Additionally, municipalities can prepare for the modernization process by making sure they are registered in the new system and have established online access. They can also get familiar with the program and explore ways to streamline processes where possible.

As a priority, municipal employers should have a solid documentation process in place to avoid liability for ineligible claims. This process should always include securing a letter of resignation that clearly cites the reason why the departing employee is leaving.

Municipalities can also make sure they are leveraging the Commonwealth’s “reasonable assurance” provision, which deems school department employees ineligible for benefits if provided with reasonable assurance of returning the following school year.

Additionally, municipalities can apply for certain staff positions — such as lifeguard, recreation program worker, and athletic coach — to be classified as “seasonal” through the state’s seasonal certification program thereby making them exempt from unemployment benefits.

Municipal leaders should also know how the appeals process works, as well as how to watch out for charging errors.

The appeals process consists of three levels, starting with determination by a local office adjudicator, progressing to a hearing before a Review Examiner, with testimony and evidence taken, and then to final review of testimony and exhibits by the Board of Review.
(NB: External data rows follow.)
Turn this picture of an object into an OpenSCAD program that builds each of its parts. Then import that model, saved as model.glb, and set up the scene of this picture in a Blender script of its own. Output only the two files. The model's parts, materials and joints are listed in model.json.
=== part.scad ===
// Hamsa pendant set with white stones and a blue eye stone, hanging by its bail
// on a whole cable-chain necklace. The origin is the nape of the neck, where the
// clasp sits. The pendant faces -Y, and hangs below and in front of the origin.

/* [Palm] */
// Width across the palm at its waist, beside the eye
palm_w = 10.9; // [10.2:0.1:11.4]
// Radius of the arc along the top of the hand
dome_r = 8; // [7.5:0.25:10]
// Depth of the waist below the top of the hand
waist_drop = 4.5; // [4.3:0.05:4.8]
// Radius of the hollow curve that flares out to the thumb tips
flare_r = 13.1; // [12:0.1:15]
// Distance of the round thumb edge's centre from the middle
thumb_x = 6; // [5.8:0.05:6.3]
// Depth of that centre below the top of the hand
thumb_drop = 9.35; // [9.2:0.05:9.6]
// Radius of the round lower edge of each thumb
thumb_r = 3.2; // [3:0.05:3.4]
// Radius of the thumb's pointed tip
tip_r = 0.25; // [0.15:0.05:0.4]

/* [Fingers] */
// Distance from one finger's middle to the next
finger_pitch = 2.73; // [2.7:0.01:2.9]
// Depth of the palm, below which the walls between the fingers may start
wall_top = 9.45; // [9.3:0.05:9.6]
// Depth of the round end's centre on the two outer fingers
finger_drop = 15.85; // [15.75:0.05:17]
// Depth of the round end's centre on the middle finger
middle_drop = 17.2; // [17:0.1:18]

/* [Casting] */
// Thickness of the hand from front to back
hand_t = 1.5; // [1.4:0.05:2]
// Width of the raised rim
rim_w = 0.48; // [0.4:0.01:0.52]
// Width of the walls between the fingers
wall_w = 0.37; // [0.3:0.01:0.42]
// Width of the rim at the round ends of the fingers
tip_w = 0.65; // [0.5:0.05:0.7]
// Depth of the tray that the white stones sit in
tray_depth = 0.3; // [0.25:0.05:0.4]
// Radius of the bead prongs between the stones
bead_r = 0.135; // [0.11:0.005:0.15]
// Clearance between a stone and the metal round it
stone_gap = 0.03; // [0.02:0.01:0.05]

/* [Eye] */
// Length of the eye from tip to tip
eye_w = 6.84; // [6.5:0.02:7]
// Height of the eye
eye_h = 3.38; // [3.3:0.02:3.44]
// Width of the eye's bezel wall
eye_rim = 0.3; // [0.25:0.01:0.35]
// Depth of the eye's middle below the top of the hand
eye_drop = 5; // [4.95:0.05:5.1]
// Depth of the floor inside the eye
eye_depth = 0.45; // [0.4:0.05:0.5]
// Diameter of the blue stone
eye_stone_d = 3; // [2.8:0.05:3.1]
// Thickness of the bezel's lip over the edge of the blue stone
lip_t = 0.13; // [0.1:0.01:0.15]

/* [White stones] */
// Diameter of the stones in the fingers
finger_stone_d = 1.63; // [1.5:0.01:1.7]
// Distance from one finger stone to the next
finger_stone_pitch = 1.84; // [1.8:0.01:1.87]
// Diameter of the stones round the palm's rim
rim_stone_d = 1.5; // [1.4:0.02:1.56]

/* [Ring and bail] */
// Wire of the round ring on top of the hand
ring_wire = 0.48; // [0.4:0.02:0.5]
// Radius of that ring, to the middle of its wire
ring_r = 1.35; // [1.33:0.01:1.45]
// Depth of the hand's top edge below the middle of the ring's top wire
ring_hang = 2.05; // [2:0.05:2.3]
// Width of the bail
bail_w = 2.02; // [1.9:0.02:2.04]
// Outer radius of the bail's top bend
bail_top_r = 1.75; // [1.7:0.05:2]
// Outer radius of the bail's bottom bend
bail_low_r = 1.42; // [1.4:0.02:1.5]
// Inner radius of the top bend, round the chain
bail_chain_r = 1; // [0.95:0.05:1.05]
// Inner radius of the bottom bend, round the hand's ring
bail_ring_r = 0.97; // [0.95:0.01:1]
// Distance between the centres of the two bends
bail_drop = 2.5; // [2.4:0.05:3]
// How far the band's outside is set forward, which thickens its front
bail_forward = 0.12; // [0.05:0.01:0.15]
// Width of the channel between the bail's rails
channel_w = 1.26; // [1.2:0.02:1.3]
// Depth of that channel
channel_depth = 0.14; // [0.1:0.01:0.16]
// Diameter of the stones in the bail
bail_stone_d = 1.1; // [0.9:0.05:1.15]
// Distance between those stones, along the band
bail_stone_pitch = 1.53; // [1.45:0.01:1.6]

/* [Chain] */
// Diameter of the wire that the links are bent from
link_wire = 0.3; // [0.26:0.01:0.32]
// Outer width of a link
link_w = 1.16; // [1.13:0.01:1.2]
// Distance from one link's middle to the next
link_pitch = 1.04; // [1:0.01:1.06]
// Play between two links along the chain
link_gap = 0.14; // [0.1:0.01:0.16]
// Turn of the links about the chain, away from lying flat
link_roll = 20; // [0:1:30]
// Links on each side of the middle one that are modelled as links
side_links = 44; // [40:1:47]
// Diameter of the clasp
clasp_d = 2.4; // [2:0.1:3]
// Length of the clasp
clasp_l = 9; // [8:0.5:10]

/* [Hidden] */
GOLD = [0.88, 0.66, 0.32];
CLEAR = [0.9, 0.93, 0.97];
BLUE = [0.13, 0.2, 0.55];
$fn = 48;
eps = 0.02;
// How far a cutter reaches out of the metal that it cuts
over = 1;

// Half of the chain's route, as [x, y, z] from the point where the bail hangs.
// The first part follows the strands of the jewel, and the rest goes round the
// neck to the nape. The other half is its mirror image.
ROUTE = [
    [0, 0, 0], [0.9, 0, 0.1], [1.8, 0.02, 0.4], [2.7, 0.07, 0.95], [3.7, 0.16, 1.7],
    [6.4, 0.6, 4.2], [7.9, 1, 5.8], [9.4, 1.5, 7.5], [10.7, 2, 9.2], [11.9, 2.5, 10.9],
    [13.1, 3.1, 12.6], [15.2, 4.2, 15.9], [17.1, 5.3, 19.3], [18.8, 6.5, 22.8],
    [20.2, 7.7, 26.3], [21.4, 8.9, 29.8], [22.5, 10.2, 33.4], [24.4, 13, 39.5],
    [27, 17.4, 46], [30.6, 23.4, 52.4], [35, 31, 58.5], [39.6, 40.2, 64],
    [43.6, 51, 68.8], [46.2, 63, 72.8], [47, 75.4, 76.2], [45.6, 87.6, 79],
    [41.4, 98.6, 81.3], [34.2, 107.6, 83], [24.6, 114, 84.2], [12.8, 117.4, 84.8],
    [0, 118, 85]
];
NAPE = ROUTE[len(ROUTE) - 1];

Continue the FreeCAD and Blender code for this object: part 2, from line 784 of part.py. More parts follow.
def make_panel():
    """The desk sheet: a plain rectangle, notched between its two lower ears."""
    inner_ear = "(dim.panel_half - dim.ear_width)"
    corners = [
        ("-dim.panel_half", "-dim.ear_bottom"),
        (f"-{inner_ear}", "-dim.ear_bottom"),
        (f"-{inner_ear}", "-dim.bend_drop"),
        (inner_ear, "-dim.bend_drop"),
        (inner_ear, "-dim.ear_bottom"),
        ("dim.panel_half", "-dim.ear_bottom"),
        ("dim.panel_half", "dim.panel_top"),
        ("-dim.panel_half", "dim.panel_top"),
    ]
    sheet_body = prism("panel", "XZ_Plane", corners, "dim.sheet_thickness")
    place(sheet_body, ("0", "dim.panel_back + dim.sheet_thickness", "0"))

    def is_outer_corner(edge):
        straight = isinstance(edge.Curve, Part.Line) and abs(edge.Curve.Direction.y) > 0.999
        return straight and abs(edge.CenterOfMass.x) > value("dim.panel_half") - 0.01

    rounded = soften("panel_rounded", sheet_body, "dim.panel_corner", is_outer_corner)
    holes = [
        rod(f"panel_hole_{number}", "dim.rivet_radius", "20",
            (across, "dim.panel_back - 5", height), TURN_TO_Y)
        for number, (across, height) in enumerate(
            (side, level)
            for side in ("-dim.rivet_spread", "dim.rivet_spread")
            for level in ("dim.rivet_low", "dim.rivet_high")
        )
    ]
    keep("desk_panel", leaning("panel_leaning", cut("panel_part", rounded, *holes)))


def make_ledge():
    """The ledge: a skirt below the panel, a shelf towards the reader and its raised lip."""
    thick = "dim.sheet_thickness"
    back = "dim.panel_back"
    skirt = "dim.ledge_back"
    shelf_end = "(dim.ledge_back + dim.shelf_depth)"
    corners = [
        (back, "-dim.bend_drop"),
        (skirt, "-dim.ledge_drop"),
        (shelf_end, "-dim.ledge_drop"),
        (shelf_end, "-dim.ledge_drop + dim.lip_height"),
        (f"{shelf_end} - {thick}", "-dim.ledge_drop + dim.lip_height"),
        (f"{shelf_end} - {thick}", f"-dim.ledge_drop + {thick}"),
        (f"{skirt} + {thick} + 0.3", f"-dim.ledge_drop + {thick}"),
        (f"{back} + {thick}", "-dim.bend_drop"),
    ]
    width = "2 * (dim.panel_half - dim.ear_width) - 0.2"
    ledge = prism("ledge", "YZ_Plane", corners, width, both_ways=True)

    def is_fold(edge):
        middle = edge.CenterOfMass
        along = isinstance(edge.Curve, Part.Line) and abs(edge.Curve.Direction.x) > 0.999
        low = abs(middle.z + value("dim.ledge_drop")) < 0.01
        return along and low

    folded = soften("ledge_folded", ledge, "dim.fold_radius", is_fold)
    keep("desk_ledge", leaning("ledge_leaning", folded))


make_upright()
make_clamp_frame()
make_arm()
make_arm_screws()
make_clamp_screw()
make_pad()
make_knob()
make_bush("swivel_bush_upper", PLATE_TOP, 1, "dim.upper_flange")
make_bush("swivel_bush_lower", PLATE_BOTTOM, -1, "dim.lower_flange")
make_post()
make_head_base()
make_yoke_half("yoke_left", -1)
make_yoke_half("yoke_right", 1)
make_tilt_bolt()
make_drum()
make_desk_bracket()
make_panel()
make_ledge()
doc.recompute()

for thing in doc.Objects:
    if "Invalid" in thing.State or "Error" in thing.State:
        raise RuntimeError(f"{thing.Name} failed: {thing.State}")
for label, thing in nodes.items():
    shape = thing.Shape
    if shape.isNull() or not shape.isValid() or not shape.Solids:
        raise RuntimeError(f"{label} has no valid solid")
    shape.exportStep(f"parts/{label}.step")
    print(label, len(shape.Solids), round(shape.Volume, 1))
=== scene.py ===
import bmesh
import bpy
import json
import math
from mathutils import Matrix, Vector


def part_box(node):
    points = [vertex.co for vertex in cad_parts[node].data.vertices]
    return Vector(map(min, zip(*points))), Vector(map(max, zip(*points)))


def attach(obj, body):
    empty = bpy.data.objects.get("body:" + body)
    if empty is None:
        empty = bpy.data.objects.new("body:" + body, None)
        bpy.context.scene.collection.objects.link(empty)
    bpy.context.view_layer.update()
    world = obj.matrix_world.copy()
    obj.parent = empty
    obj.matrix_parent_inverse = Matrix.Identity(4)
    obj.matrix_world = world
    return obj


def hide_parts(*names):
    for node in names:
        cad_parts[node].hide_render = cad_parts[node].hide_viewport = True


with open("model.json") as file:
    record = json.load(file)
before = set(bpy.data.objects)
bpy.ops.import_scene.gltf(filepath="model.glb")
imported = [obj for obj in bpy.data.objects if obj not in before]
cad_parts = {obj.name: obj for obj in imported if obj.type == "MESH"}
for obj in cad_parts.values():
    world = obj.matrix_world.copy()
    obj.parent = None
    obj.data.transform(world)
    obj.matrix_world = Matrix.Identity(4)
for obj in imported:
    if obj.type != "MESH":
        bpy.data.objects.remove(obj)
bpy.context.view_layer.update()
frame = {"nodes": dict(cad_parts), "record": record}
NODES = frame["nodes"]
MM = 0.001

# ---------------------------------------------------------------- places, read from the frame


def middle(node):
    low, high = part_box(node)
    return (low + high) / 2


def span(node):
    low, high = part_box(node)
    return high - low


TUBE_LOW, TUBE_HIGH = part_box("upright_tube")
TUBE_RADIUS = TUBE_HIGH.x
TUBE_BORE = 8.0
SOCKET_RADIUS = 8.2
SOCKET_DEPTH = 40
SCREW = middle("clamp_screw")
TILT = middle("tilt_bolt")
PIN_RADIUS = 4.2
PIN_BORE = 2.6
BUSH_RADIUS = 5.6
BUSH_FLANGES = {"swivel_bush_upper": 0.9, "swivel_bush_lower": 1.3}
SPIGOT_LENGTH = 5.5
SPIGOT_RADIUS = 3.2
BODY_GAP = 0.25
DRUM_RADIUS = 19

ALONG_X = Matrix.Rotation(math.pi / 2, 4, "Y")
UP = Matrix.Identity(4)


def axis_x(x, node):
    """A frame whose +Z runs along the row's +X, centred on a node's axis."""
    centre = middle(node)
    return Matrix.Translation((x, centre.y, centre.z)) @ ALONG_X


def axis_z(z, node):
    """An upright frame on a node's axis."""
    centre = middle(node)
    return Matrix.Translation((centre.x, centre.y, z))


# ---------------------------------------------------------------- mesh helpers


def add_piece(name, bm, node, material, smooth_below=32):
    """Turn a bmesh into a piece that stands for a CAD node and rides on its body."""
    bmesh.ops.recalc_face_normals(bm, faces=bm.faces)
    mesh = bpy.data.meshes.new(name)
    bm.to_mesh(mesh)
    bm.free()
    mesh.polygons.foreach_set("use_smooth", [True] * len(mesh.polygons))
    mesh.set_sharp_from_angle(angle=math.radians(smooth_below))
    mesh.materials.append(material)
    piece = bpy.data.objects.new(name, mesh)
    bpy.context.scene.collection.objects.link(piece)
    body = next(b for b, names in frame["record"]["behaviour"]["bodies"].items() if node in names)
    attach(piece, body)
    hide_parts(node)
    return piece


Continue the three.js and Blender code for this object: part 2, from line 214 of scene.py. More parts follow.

Scott said employers should participate in all three levels of the appeals process and send first-hand witnesses to hearings.

Employers should closely review all monthly statements to catch common charging errors such as fraudulent amounts (in excess of those allowed by statute), extended benefits, and overpayments related to part-time employees who have lost employment elsewhere.

Municipalities may want to access third-party resources to help navigate the complexities of the system. As part of its Unemployment Services Program, MIIA offers risk mitigation training, claims auditing and management, and all related processing. MIIA partners with UTMC to provide participants with claims management services, and with First Nonprofit Companies to provide human-resources-related unemployment services and operations support.